-
Python web scraper, part of a Natural Language Processing (NLP) project, consisting of a linguistic study between two corporas. Both corporas were built with articles scraped from "Folha de São Paulo", ranging 1 month around the opening and with 20 years of difference between each corpora.
-
The project was developed as part of the evaluation method for "ILC - Introdução à Linguagem Computacional" (Introduction to Computational Linguistics), at UFABC - Universidade Federal do ABC.
-
The scraper was built to make a robust corpus for further textual analysis. It is built and tested to be used under a very specific set of conditions, and only works at folha.com.br, as the needs for the project.
-
The corpora consists of texts about Soccer World Cup from two distinct years, into a 1 month range around the '94 and '14 World Cup opening dates, containing the words "Copa do Mundo" and also, with the '94 text search options including "printed version".
Script is not meant to be used in order to bypass the subscription system.

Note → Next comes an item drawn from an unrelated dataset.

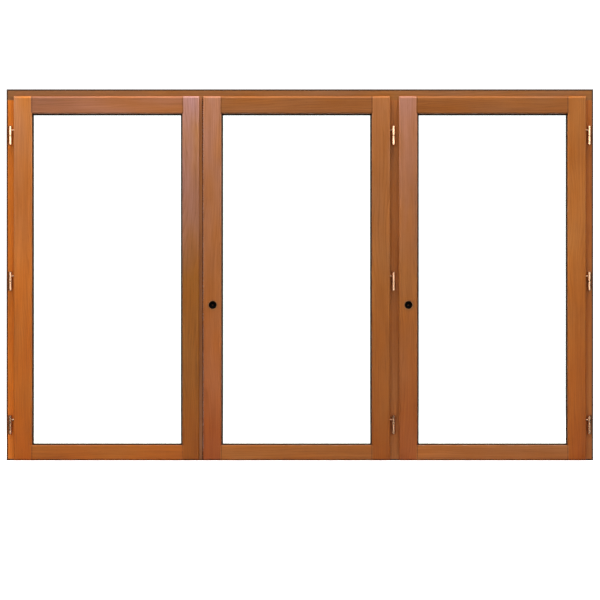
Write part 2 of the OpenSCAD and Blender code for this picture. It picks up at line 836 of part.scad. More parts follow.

During the development process, the group had an account with a recurring payment in order to have full access to the website.
-
1st cell: imports;
-
2nd cell: first search page (must be in "Edição Impressa") and search result count (reference to calculate amount of pages to be swept);
-
3rd cell: save all page content and all page titles in separated lists;
-
4th cell: create files for every saved text in the input directory (both single files and a stacked version);
- Better README.md
- Refactor;
- Add NLP processing files and bring results;